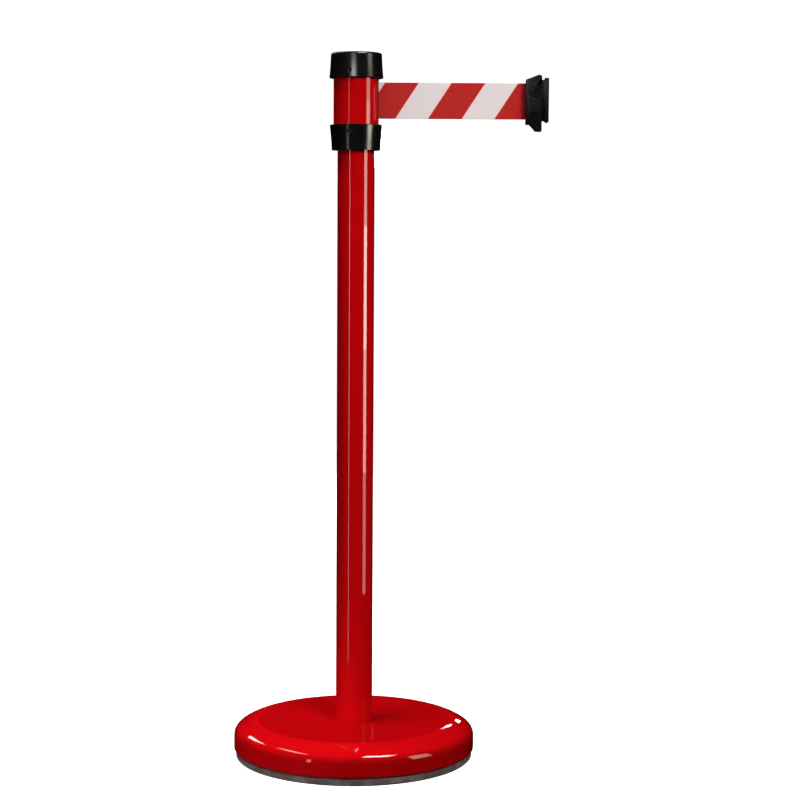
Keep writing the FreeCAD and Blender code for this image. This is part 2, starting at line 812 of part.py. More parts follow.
def make_spindle():
    """Fixed spindle with a groove for its retaining ring, the ring, and the two thrust washers."""
    groove_low = s.top_plate_bottom + s.plate_thickness + 0.1
    groove_high = groove_low + s.clip_ring_thickness + 0.1
    chamfer = 0.8
    turned("spindle", [
        (0, s.base_plate_bottom),
        (s.spindle_radius, s.base_plate_bottom),
        (s.spindle_radius, groove_low),
        (s.spindle_groove, groove_low),
        (s.spindle_groove, groove_high),
        (s.spindle_radius, groove_high),
        (s.spindle_radius, s.spindle_top - chamfer),
        (s.spindle_radius - chamfer, s.spindle_top),
        (0, s.spindle_top),
    ])
    ring_low = groove_low + 0.05
    ring_high = ring_low + s.clip_ring_thickness
    outside = cylinder("spindle_ring_outside", s.clip_ring_radius, ring_low, ring_high)
    inside = cylinder("spindle_ring_inside", s.spindle_groove + s.running_gap, ring_low - 1, ring_high + 1)
    mouth_low = (0, -s.spindle_groove * 0.8, ring_low - 1)
    mouth_high = (s.clip_ring_radius + 1, s.spindle_groove * 0.8, ring_high + 1)
    mouth = block("spindle_ring_mouth", mouth_low, mouth_high)
    tool = fuse("spindle_ring_cuts", [inside, mouth])
    sub_part("spindle_ring", cut("spindle_ring_whole", outside, tool))
    inner = s.spindle_radius + s.fit_gap
    washers = []
    base_top = s.base_plate_bottom + s.plate_thickness
    lows = (base_top + 0.2, s.top_plate_bottom - s.thrust_thickness - 0.1)
    for number, low in enumerate(lows):
        high = low + s.thrust_thickness
        disc = cylinder(f"thrust_disc_{number}", s.thrust_radius, low, high)
        hole = cylinder(f"thrust_hole_{number}", inner, low - 1, high + 1)
        washers.append(cut(f"thrust_{number}", disc, hole))
    group("thrust_washers", washers)


def make_drum():
    """Belt drum: a hollow core with its lower flange, the upper flange, bushes and the belt's anchor pin."""
    bore = s.bush_radius + s.fit_gap
    flange_top = s.drum_bottom + s.flange_thickness
    upper_flange = s.drum_top - s.flange_thickness
    web_low = 925.0
    web_high = 928.0
    body = turned("drum_core", [
        (bore, s.drum_bottom),
        (s.flange_radius, s.drum_bottom),
        (s.flange_radius, flange_top),
        (s.core_radius, flange_top),
        (s.core_radius, upper_flange),
        (s.core_radius - s.core_wall, upper_flange),
        (s.core_radius - s.core_wall, web_high),
        (s.hub_radius, web_high),
        (s.hub_radius, upper_flange),
        (bore, upper_flange),
    ])
    sketch = new_sketch(body, "drum_hollow", "XY_Plane", web_low)
    draw_circle(sketch, s.core_radius - s.core_wall)
    draw_circle(sketch, s.hub_radius)
    pocket(body, sketch, web_low - flange_top)
    anchor = new_sketch(body, "anchor_hole", "XY_Plane", upper_flange)
    anchor_x = s.core_radius - s.core_wall / 2
    anchor_radius = 0.6
    draw_circle(anchor, anchor_radius + s.fit_gap, -anchor_x, 0.0)
    pocket(body, anchor, upper_flange - flange_top - 1)
    ring("drum_top_flange", s.flange_radius, bore, upper_flange, s.drum_top)
    low = flange_top + 1.2
    high = upper_flange - 0.2
    sub_part("belt_anchor_pin", cylinder("anchor_pin", anchor_radius, low, high, -anchor_x, 0.0))
    bushes = []
    for number, low in enumerate((s.drum_bottom, s.drum_top - s.bush_length)):
        outside = cylinder(f"bush_outside_{number}", s.bush_radius, low, low + s.bush_length)
        bore_radius = s.spindle_radius + s.running_gap
        inside = cylinder(f"bush_inside_{number}", bore_radius, low - 1, low + s.bush_length + 1)
        bushes.append(cut(f"bush_{number}", outside, inside))
    group("drum_bushes", bushes)
    ring("belt_wound", s.roll_radius, s.core_radius + s.fit_gap, s.belt_bottom, s.belt_top)


def make_spring_barrel():
    """Barrel that turns with the drum, its lid, the rivets between them, and the flat power spring."""
    inner = s.barrel_radius - s.barrel_wall
    hole = s.spindle_radius + 1.2
    rivet_hole = s.rivet_radius + s.fit_gap
    roof_thickness = 1.5
    roof = s.barrel_top - roof_thickness
    body = turned("spring_barrel", [
        (inner, s.barrel_bottom),
        (s.barrel_radius, s.barrel_bottom),
        (s.barrel_radius, s.barrel_top),
        (hole, s.barrel_top),
        (hole, roof),
        (inner, roof),
    ])
    sketch = new_sketch(body, "barrel_rivet_holes", "XY_Plane", s.barrel_top)
    for azimuth in RIVET_AZIMUTHS:
        draw_circle(sketch, rivet_hole, *on_circle(s.rivet_circle, azimuth))
    pocket(body, sketch, roof_thickness)
    core = next(item for item in parts if item.Label == "drum_core")
    core_sketch = new_sketch(core, "drum_rivet_holes", "XY_Plane", s.drum_bottom + s.flange_thickness)
    for azimuth in RIVET_AZIMUTHS:
        draw_circle(core_sketch, rivet_hole, *on_circle(s.rivet_circle, azimuth))
    pocket(core, core_sketch, s.flange_thickness)
    rivets = []
    rivet_top = s.drum_bottom + s.flange_thickness
    head_radius = s.rivet_radius * 1.7
    for azimuth in RIVET_AZIMUTHS:
        place = on_circle(s.rivet_circle, azimuth)
        shank = cylinder(f"rivet_shank_{azimuth}", s.rivet_radius, roof, rivet_top, *place)
        head = cylinder(f"rivet_head_{azimuth}", head_radius, roof - 1, roof, *place)
        rivets.append(fuse(f"rivet_{azimuth}", [shank, head]))
    group("barrel_rivets", rivets)
    lid_top = s.barrel_bottom + roof_thickness
    ring("barrel_lid", inner - s.fit_gap, s.spindle_radius + 0.3, s.barrel_bottom, lid_top)
    make_power_spring()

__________

# EXERCISE DESCRIPTION
Write down only how many lines in the listing contain the word "parts".

# SOLUTION FOR THIS TASK
2